For a one-week city trip, this is enough:

  • 4 wrapped tea bags
  • 1 small tin of loose leaf, if you care
  • 1 basket infuser or 5 paper filters
  • 1 leak-resistant mug or thermos
  • 1 napkin or small cloth
  • 1 tiny waste envelope
  • Optional sweetener

For a longer stay, add more tea only after you know hot water will be easy. You can often buy tea locally, which may be more interesting than carrying a month’s supply from home.

FAQ

Can I bring tea bags on a plane?

In the United States, TSA allows dry tea bags and loose tea leaves in both carry-on and checked bags. Brewed tea is a liquid and must follow carry-on liquid rules before security.

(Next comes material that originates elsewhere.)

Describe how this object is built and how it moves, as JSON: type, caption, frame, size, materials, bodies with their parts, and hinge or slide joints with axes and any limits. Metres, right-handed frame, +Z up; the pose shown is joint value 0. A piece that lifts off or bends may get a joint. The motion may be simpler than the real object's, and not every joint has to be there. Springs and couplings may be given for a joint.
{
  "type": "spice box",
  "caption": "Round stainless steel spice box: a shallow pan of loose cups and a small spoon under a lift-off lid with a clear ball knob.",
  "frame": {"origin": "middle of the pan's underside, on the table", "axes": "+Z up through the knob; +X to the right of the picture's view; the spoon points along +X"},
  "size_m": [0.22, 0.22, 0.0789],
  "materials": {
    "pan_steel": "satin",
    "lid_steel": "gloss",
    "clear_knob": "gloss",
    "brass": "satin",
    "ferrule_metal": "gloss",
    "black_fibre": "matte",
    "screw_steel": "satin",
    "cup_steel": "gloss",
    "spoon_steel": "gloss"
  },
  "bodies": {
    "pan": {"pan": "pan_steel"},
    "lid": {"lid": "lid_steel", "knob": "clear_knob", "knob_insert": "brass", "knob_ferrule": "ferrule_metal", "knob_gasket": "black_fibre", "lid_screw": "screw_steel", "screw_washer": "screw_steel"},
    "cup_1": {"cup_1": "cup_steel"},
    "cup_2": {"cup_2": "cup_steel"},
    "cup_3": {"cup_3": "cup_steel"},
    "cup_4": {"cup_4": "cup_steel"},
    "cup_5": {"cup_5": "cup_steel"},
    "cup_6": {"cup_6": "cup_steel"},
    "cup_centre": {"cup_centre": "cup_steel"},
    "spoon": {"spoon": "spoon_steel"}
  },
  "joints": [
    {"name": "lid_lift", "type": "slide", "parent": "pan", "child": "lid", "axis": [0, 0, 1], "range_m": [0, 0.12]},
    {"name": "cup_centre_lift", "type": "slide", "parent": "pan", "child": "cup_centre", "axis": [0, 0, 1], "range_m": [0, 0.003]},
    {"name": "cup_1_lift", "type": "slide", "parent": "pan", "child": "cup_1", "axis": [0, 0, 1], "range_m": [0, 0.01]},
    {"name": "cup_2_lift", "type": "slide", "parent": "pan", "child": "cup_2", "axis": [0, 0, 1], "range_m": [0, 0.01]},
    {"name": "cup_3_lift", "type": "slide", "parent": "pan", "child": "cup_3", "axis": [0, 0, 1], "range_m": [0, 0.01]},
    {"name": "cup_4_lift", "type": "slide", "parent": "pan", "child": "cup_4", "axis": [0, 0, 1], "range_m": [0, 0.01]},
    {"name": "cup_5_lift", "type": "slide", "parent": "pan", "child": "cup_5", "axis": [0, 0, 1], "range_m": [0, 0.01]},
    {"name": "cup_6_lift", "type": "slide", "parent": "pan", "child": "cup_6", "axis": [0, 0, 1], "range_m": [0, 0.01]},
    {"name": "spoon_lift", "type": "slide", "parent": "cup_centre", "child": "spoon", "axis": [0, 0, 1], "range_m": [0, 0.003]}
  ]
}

Should I pack loose leaf tea or tea bags?

Tea bags are easier for short trips and transit days. Loose leaf is better for longer stays if you also pack an infuser or paper filters and have a cleanup plan.

Do I have to declare tea at customs?

Rules depend on the country. When entering the United States, travelers are told to declare agricultural products. Keep tea sealed and labeled, and declare it when required.

Is a travel kettle worth packing?

A travel kettle can be useful for long stays, road trips, or rooms without hot water. For short city trips, it is often easier to rely on hotel, apartment, cafe, or station hot water.

What tea is best for travel?

Choose sturdy teas that handle imperfect water: black tea, roasted oolong, peppermint, ginger, rooibos, or simple green tea bags. Save delicate teas for places with better water control.

The Bottom Line

Travel tea should make the day calmer, not heavier. Pack a small setup, keep labels clear, respect airport and customs rules, and choose teas that tolerate imperfect water.

The best travel tea kit is the one you will use without thinking too much: one cup, one quiet morning, one loose plan for the city ahead.